One of the more innovative variants of the 10/22 is the 10/22 Takedown model, which in a matter of mere seconds can be separated into two halves and then carried in a black backpack for easy portability.
It’s this specific variant of the 10/22 that would make for an excellent survivalist’s weapon, because it can be easily carried in a vehicle or packed over your shoulders in the woods while being protected from the outside elements.
Why You Need a 10/22
Earlier we talked about why every gun collection needs to have a .22 rifle, and that that .22 should be a 10/22.
Why the 10/22 specifically?
Well, here are a few reasons to select the 10/22 as your .22 rifle:
Rimfire firearms in general are well known for not being quite as reliable as their centerfire counterparts. That being said, the 10/22 is about as trouble free of a .2 rifle as you are about to find, being capable of sending several hundred if not thousands of rounds down the firing line before having any remote reliability problems from fouling.
The reason for the 10/22’s superior reliability over other .22 rifles is because it does a better job of managing the carbon that builds up from firing. If you do begin to sustain reliability issues after several hundred or thousand rounds fired, he best course of action would be to squirt the inside of the chamber with some lubricant (such as Hoppes or Rem Oil), wipe it down with a rag or cloth, and it should be functioning properly again.
The 10/22 is designed to be an easily accessible rifle for anyone, and for this reason the price is nowhere near ridiculous. You can expect to pay anywhere from $200 to $300 for a brand new 10/22, and while that’s not the cheapest .22 rifle on the planet, it certainly is a price that most people would be willing to pay.
Standard base models tend to be priced closer to $200, while fancier versions of the gun such as the Takedown or Target model will be priced closer to $300.
The 10/22 is also just as accurate as it is reliable. Add a good scope to it, and you’ll have a very deadly weapon your hands.
As was noted previously, the 10/22 is one of the most customizable firearms ever made. The only other guns that have an equal or greater number of customization options are the 1911, AR-15, and the Glock pistol.
Customization means you can replace literally everything on the gun, from the barrel to the trigger to the stock and so on. You can buy a 10/22 and then customize it so that it’s a totally different (and better) gun.
Let’s talk about the magazines for the 10/22 a bit, because they really are a big deal and a major part of the gun.
Several competing .22 rifles such as the Henry lever action or the Marlin Model 60 load individually through a magazine tube located under the barrel.
There’s nothing wrong with that system, but it’s also slow and not good for tactical use.
Having the ability to eject a spent magazine and insert a fresh one, much like you would an AR-15 or AK-47, would be a massive advantage in a tactical or defensive situation.
And was noted previously, standard capacity of the 10/22 is ten rounds but 25 round magazines are available from Ruger and other third party manufacturers are also available.

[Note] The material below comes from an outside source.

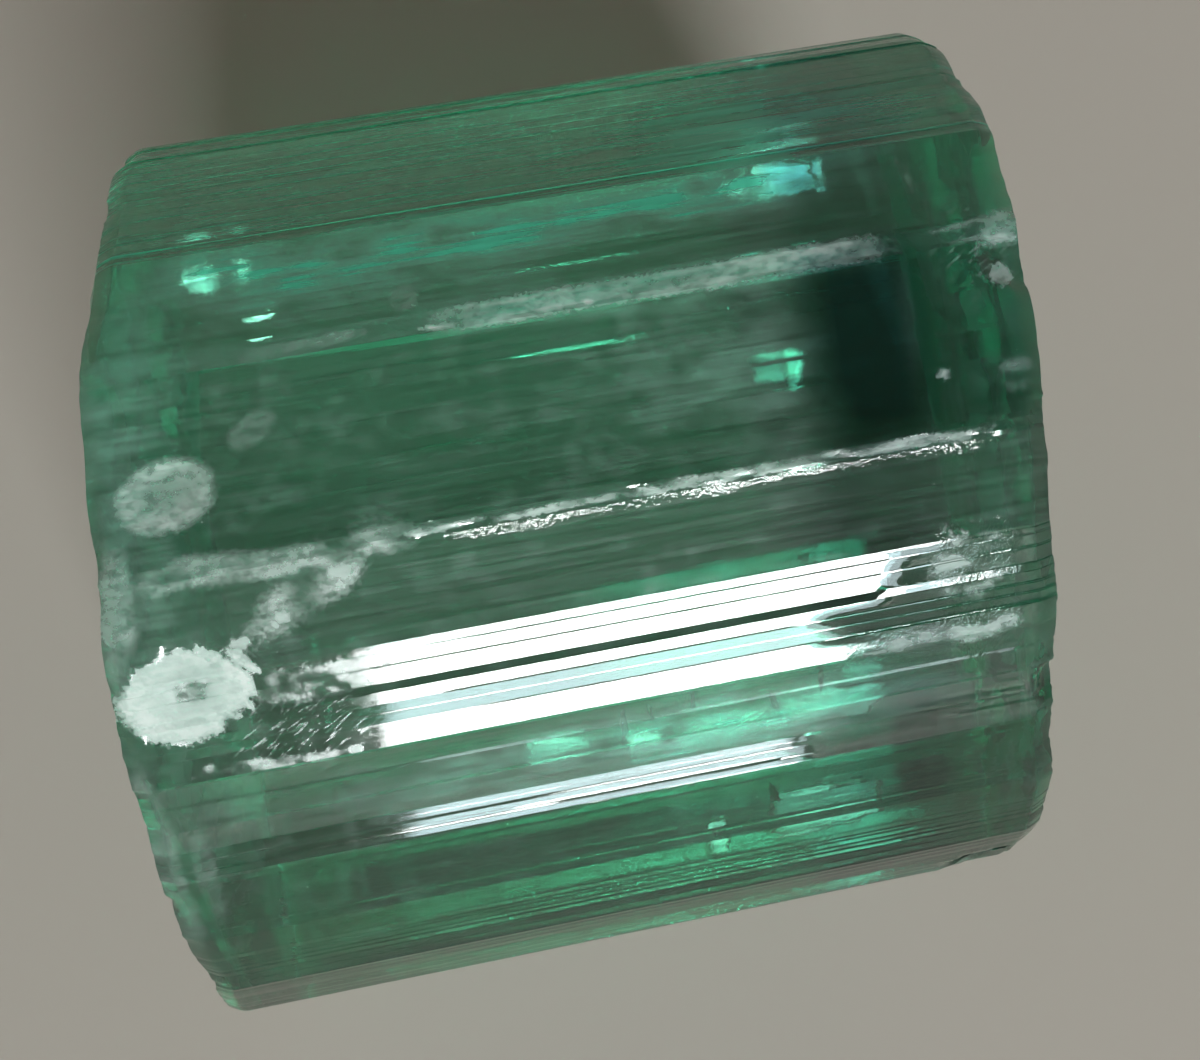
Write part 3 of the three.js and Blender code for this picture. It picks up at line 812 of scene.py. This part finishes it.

Even higher capacity magazines, such as 30 rounds to 50 rounds to 110 round drums, are also available.
One third party manufacturer, Butler Creek, also makes 10/22 magazines but they are unique in that they have the ability to be attached together ‘jungle style.’ To reload, you would pull out the magazine and then flip it around to insert the fresh one, which is a very practical and speedy way to reload.
In essence, the magazines of the 10/22 greatly add to its value as a survival rifle. 25 or more rounds of .22 LR is a lot of firepower, and even more so if you have even more magazines that enable you to reload quickly.
Does your gun safe have a Ruger 10/22 in it yet? If not, you’ll want to change that. The 10/22 will be a great ally to have in any disaster SHTF scenario or even in your everyday life for a day at the shooting range.